One of the collaborative modeling tools is the SIAM modeling tool. The SIAM modeling tool is described by Julie Rosen and Wayne Smith in “Influence Modeling for Strategic Planning: A Structured Approach to Information Operations,” Phalanx, vol. 33, No. 4, December 2000. SIAM is a decision support tool for collaborative Influence Net (or INET) modeling. INET modeling encourages panelists to create “influence nodes.” These influence nodes depict events that are part of cause-effect relationships within the situation under investigation. Panelists also create “influence links” between cause and effect that graphically illustrate the causal relation between the connected pair of events. This cause-effect relationship can be either reinforcing or reversing, as identified by the link “terminator”—an arrowhead or a circle. The resulting graphical illustration is called the Influence Net's “topology.” FIG. 1 is an influence network created with the SIAM modeling tool. Each node, such as nodes 100a and 100b, in FIG. 1 is an event and each link, such as link 110, connecting the nodes is an influence link representing the causal relation.
In the past, the SIAM tool was used primarily in face-to-face meetings to enter an INET “coaxed” from panelists by a moderator, one that best represented their consensus view. It would be desirable to enable collaborative construction of INETS by virtual panels, i.e., panels of experts that may be separated in time and space. Additionally, it would be desirable to be able to impose greater scientific rigor on the modeling process by identifying biases amongst panelists, qualifying panelists, deriving valid consensus models, and facilitating incremental improvement in models through further collaboration among panelists based on their level of knowledge and experience.
Consensus-based knowledge validation is useful when there is little time or money to conduct large-scale surveys across a large number of experts or a lack of quantitative data or practical impossibility make it difficult to conduct experiments necessary to produce data. Such an approach may also be necessary to avoid revealing intelligence concerns or targets. In “The ‘Emergent’ Semantic Web: A Consensus Approach to Deriving Semantic Knowledge on the Web,” the authors presented a formal model for deriving consensus from response data measured on a nominal scale, e.g., TRUE/FALSE or multiple-choice.

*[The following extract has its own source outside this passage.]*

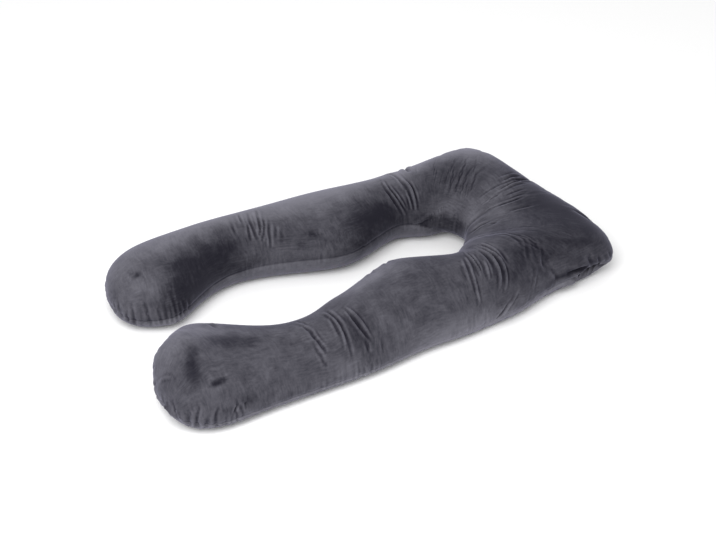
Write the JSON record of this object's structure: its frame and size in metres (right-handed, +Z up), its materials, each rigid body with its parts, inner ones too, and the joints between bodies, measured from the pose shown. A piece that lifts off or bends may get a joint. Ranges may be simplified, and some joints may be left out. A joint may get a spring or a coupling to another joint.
{
  "type": "body pillow",
  "caption": "U-shaped filled body pillow in dark plush: long arms with rounded feet join at a squared head end, around a gap for the body that narrows to a keyhole for the neck.",
  "frame": {"origin": "on the surface, under the middle of the pillow's outer box", "axes": "+X to the closed head end, +Y to the second arm, +Z up out of the top panel"},
  "size_m": [1.449, 0.7636, 0.1918],
  "materials": {
    "plush": "short-pile plush, matt with a soft sheen"
  },
  "bodies": {
    "root": {"pillow": "plush"}
  },
  "joints": []
}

This work did not provide a formal model for deriving consensus from response data measured on ordinal, interval or ratio scales.
Thus, it is an object of the present invention to provide consensus-based knowledge validation and analysis method and system that processes information acquired from human collaborators, representing diverse domains, such as information acquired through the human-machine interface available with the SIAM™ influence network (or INET) modeling tool. Such a method and system would support the derivation of consensus knowledge from which relevant, credible changes to knowledge corpora are detected, provide metrics to validate the derived knowledge and competency of human collaborators, and route new evidence to those whose assumptions are either supported or challenged by it. Unlike previous approaches that support process-based collaboration, i.e., interactions between experts based on organizational relationships, it would be desirable to leverage knowledge and its distribution among panelists to motivate use of available collaboration tools, i.e., knowledge-based collaboration, and the formation of advice networks. Furthermore, it is desirable to have a system that yields best answers based on responses of experts weighted by their respective competencies.
Furthermore, it would be desirable to provide such consensus analysis services through the Internet or virtual private network (“VPN”) as a Web Service (“WS’). Coupled with XML schemas for data input such services would be available to a wide variety of information analysis and modeling tools, even those that run on different software and hardware platforms. Furthermore, it would be desirable to provide for Java-based clients, validations and analysis results as Java objects.
It is unreasonable to assume that the same input data model would satisfy the data processing requirements of all possible modeling tools. At the same time, support for new modeling tools should not disrupt use of the method or require existing tools to change the way users access and use the knowledge validation service. Moreover, with the wide availability of computer-based collaboration tools that exists today, the method of the present invention does not seek to implement its own collaboration tools. Most groups already have collaboration tools that their members prefer or are required to use by policy. Since these tools are often designed or tailored to meet specific requirements of collaboration groups, it is unreasonable, and even unproductive, to impose an additional set of generic tools on collaborators. Ideally, the consensus-based knowledge validation and analysis tool should provide a collaboration interface through which users can easily access consensus analysis results and engage in collaboration on an as-needed basis using all (or any) of the existing collaboration tools in their IT environment. As the consensus-based knowledge validation and analysis tool cannot (or should not) have any prior knowledge of collaboration groups or their IT environments, this means that its collaboration interface should be able to dynamically discover what tools are deployed, then make them available to local users
It is desirable for such a knowledge-based model for collaboration to generate at least three supporting metrics: (1) a measure of the overall saliency of the knowledge domain to domain experts, a.k.a., subject matter experts (SMEs), (2) the level of domain expertise or “competence” for each SME with whom one might interact, and (3) the most probable set of “correct answers,” derived from the responses of each SME, i.e., the consensus view.
A single set of these metrics of a knowledge model gives a snapshot of knowledge distribution among subject matter experts (SMEs). It is also desirable to monitor, over time, the progress of consensus and knowledge building in the same group of SMEs. Thus, the consensus-based knowledge validation and analysis method and system should allow for analyzing a time series of knowledge models and generating visualizations and supporting metrics, which should include at least: (1) a measure of the overall knowledge variability amongst SMEs, (2) a measure of change in each SME's knowledge relative to peers from one period to the next, and (3) a measure of concordance from one knowledge model to the next.
The computer-implemented services should be scalable and extensible to a wide variety of collaborative modeling tools without requiring extensive customization, development and management overhead. Additionally, the consensus-based knowledge validation and analysis tool should easily and transparently integrate with collaboration tools that are locally available.